SpaceX’s satellite internet division, Starlink has now revealed its plans to start providing continuous global coverage by around September this year. However, the company will need to seek regulatory approvals from all countries across the world, according to Starlink’s president Gwynne Shotwel.
“We’ve successfully deployed 1,800 or so satellites and once all those satellites reach their operational orbit, we will have continuous global coverage, so that should be like September timeframe,” she said speaking at a Macquarie Group technology conference via webcast.
“But then we have regulatory work to go into every country and get approved to provide telecoms services.”
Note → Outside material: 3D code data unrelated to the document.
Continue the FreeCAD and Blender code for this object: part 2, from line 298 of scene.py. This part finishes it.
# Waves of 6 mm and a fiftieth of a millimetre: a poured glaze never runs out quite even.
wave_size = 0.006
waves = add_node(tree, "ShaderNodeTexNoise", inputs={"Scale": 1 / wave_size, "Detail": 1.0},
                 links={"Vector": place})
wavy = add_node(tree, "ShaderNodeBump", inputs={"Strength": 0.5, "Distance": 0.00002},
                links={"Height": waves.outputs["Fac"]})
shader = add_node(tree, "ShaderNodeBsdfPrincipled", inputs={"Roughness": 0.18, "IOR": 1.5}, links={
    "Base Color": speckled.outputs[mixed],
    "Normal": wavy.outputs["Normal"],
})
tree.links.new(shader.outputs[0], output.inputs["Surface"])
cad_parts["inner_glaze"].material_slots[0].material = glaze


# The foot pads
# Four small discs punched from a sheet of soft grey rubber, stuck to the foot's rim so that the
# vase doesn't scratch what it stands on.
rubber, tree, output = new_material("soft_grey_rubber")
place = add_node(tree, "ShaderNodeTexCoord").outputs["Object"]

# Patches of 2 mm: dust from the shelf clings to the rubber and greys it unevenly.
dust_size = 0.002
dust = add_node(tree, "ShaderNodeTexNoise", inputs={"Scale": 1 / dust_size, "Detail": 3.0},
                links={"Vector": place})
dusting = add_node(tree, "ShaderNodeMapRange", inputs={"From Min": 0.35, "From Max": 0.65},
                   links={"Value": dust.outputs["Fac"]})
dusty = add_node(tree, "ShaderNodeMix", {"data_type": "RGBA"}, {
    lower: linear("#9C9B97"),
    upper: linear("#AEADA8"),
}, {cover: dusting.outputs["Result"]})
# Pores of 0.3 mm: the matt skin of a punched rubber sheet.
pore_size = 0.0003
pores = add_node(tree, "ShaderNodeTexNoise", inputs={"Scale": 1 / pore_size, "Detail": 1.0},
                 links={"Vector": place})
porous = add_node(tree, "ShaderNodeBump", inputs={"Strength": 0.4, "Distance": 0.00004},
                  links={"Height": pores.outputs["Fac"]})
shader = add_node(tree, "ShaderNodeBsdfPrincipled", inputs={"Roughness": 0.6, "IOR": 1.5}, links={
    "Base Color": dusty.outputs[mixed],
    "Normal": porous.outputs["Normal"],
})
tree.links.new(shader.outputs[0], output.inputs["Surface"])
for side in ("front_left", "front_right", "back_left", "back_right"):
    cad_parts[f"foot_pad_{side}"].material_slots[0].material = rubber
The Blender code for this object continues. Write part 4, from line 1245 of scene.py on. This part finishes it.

As it stands, Starlink provides beta internet services in 11 countries. According to Shotwel. the company plans to employ up to 12,000 satellites in space, a project that would cost roughly $10 billion. Of course, this is a strategy that is meant to ensure the firm’s services are as stable as possible for all its clients across the globe.
This comes shortly after the Elon Musk-owned ISP revealed its plans to offer these beta services to Nigeria. The beta service comes with a price tag of $99 (roughly KES10,600) per month. There’s also a $499 (roughly KES53,500) upfront fee for the Starlink kit. This consists of all the necessary hardware: a small satellite dish, a router, power supply and a mounting tripod.
Despite the huge installation and subscription charges, it would still be exciting to see Starlink set up the service in Kenya as well. And with the company recently receiving approval to deploy more satellites, it’s only a matter of time before the coverage is expanded.